Like the peasants of times past who were shamed into going to church, the voters of today are shamed into going to the polls.

This may sound familiar to a Serbian audience. In the recent presidential election voters were faced with similar options. Over the weeks, the campaign filled with calls to vote “against” the main contestant. It didn’t matter one bit if this meant bringing to power a white-clad clown or worse, proven useless, failed politicians or functionaries from the recent past. Two things became rapidly clear: voting could only mean one option, and if you abstained from voting you were Serbia’s worst enemy. The result of this charade was expectable.

The exact same circus took place in America with Trump’s election when it became clear that Clinton’s only virtue was to be his opponent. But it takes place everywhere now. A vote doesn’t matter as long as it exists. Which means, as is proven by the level of outrage it provokes, that only abstention matters. Only abstention has the power to reveal the inherent workings of the structure.
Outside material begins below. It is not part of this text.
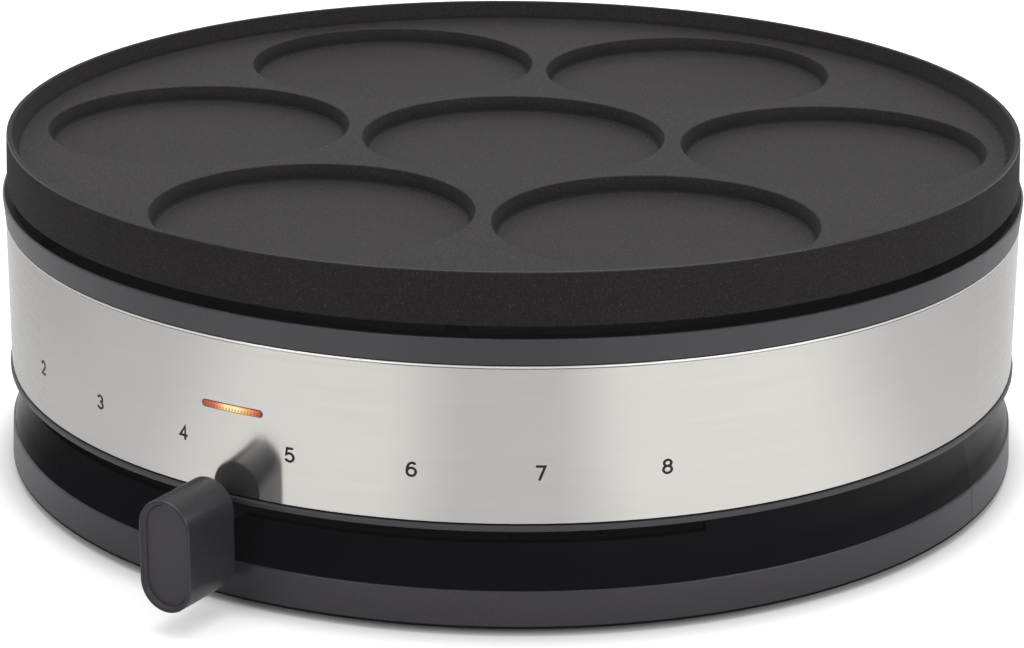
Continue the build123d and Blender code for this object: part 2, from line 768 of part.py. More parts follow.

Only abstention has the power to make people stop, think and debate, which, much more than voting, are the fundamentals of democracy.
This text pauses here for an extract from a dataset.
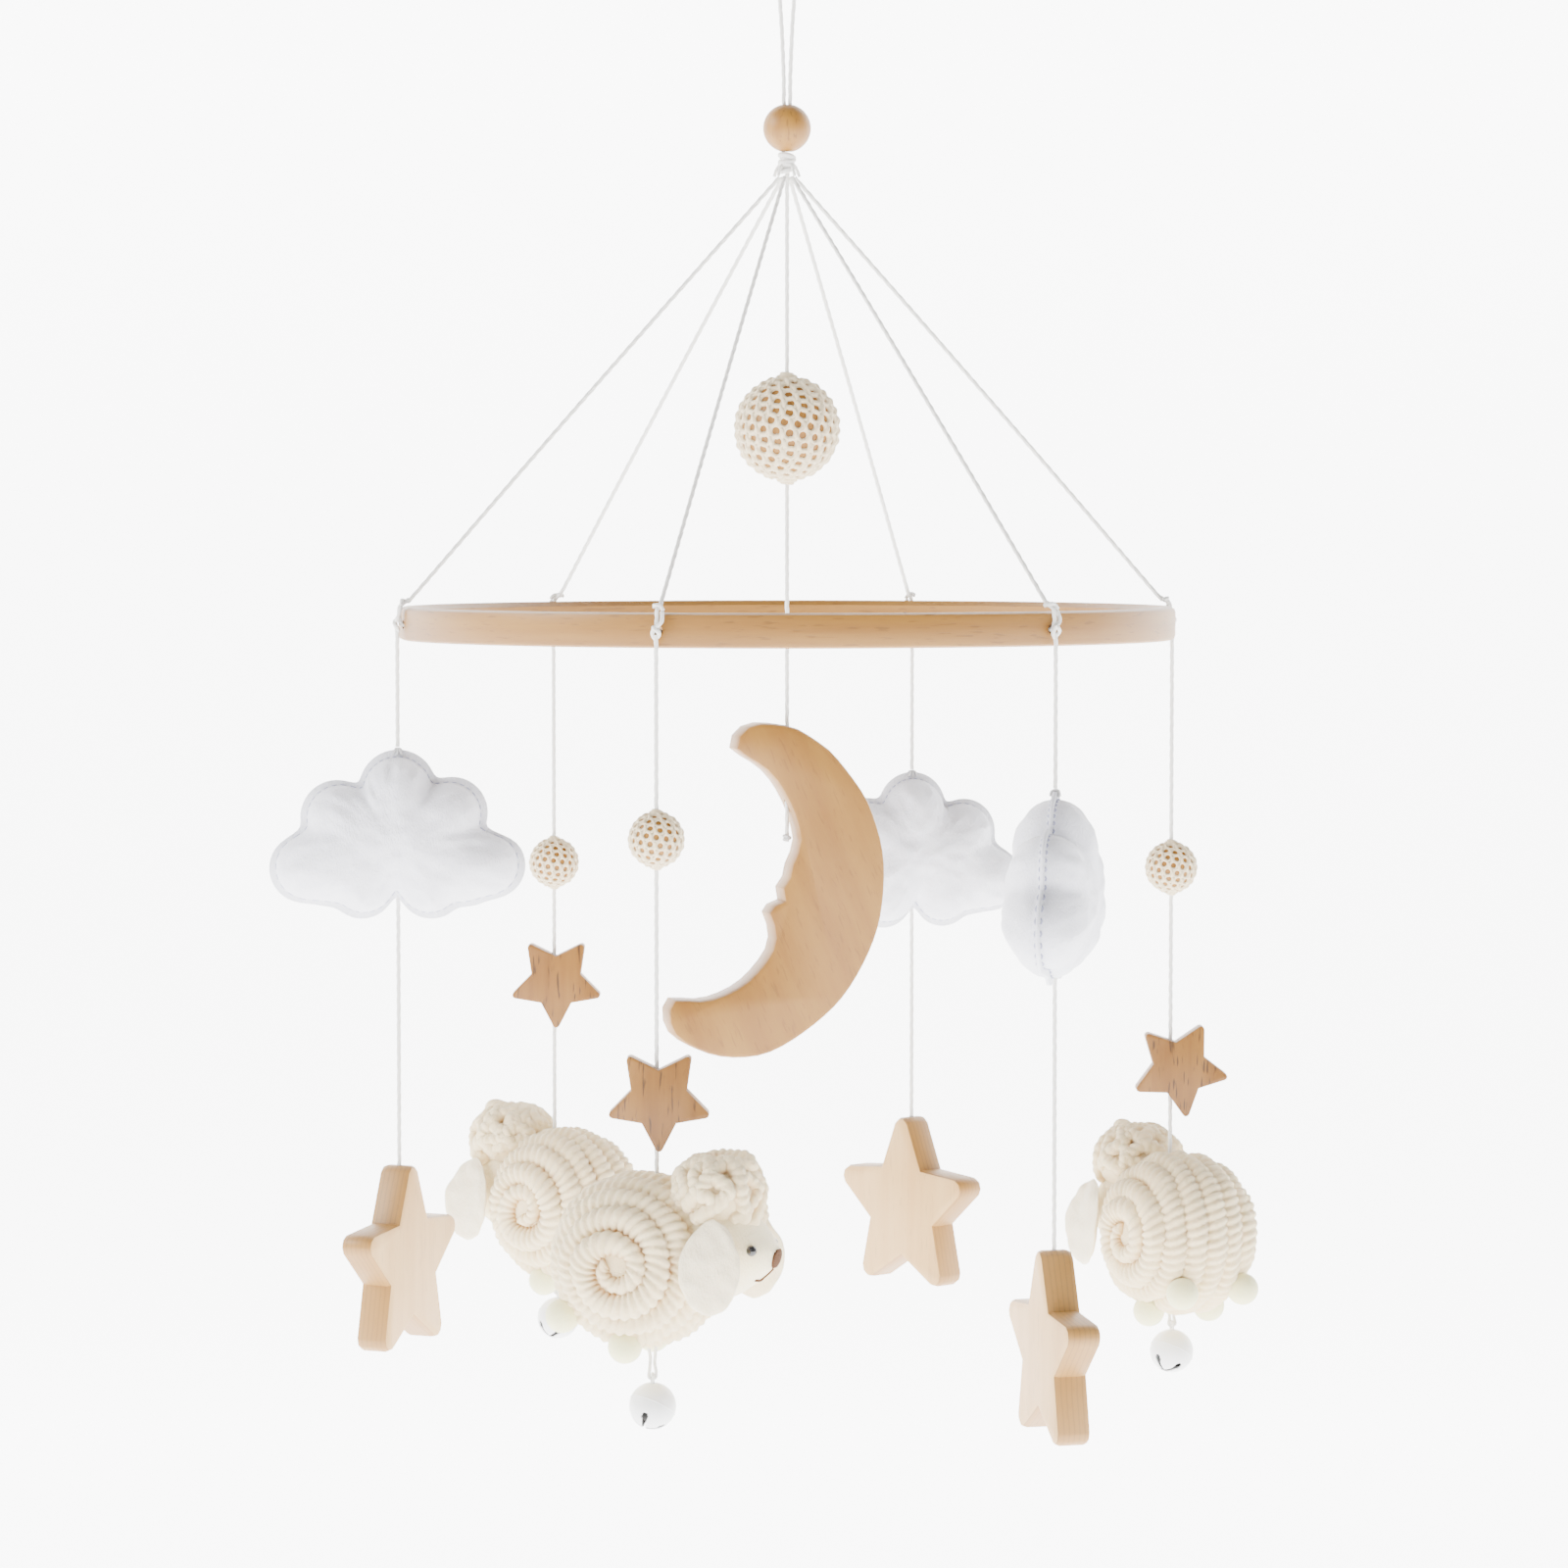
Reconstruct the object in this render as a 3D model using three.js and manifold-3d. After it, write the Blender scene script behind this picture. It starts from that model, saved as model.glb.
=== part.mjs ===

Globalization has brought about a major shift in the decision-making process. Transnational capital and borderless businesses have seriously questioned the transformational power of politics. In less than a decade, governments have transferred many of their prerogatives to unelected bodies and institutions and international banks. In Europe, where most states have lost all semblance of sovereignty, the lack of political substance is painfully apparent, at the level of both governments and people. Conservative and progressive governments follow the exact same agenda. And when the Greeks or the French say no to a referendum, their governments swiftly overturn their decision. Even scary leftist extremists such as Greece’s Tsipras end up signing anything they’re told to. Even scary ultra-right populists such as Trump end up doing exactly as they’re told. What these examples are proving, and what the result of the French election will also prove no matter what happens, is that voting has become utterly ineffective to bring about change in society. As Slavoj Zizek famously quipped: “Don’t act, just think”.